Des chapelles sont construites spécifiquement consacrées à la Grande Guerre : À Marbotte (55), la chapelle est un mémorial à part entière, tous les vitraux, plaques, ex-voto, et même l’autel commémorent les 30 000 soldats morts au Bois d’Ailly et dans la forêt d’Apremont. À Aubergenville (78), la chapelle votive d’Elisabethville a été construite grâce à des fonds franco-belges et inauguré en 1928, les peintures murales du chœur, du baptistère et de la chapelle des morts ont été réalisés plus tardivement entre 1930 et 1933. Elle est dédiée à Sainte Thérèse de Lisieux et aux victimes de la Grande Guerre de France et de Belgique. On pourrait citer également le Mémorial des batailles de la Marne à Dormans et bien sûr Notre-Dame de Lorette (Ablain-Saint-Nazaire) qui fut bénie en 1927 par Monseigneur Julien.

En étudiant les plaques dans les églises, on constate souvent une différence entre les noms inscrits sur ces plaques et celles inscrites sur le monument aux morts communal. Deux hypothèses peuvent être émises : les plaques dans les églises ont été édifiées plus tôt après la guerre et n’ont pas forcément attendu les dernières listes de morts ; seuls les membres de la paroisse et donc de la communauté chrétienne ont été inscrits.

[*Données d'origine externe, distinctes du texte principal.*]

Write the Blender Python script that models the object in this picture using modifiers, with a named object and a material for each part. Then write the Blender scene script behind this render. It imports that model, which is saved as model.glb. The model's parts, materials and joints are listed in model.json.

2- Quelle place tient la Grande Guerre dans les établissements religieux non catholiques ?

On trouve des plaques dans les synagogues (Besançon, Colmar, Lille), dans les temples protestants (Blauzac, Lyon, Marseille, Paris, Oratoire du Louvre, Montredon-Labessonnié). À Schiltigheim la verrière de l’église protestante a été réalisée en 1924 : la Vierge, Saint-Jean et Marie-Madeleine ont été remplacés par un couple et une fillette. Le vêtement de la mère cependant, bleu et blanc, rappelle la Vierge. Le père, tout de noir vêtu, n’est pas sans évoquer la figure de Martin Luther.

Dans l’Ouest, les plaques ont quelquefois été déposées (démolition, désaffectation des bâtiments…). Les documents sont plus difficiles à trouver. Si des lecteurs ont des informations et des documents sur ces plaques, nous serions heureux de les publier sur la base.

3- La chapelle du Souvenir Français est-elle exceptionnelle ?

Cette chapelle est un haut-lieu du souvenir de la participation française à la Bataille de la Somme, elle est entourée de la plus vaste nécropole française de la Somme.

Cette chapelle, en pierre de taille, fut non pas le fait d’une décision officielle mais d’une initiative privée : la famille du Bos, originaire de la région, voulut ériger un monument à la mémoire de son fils et de ses camarades de combat tués le 25 septembre 1916 ainsi que de tous les combattants français tombés pendant la bataille de la Somme. En cela, elle est exceptionnelle.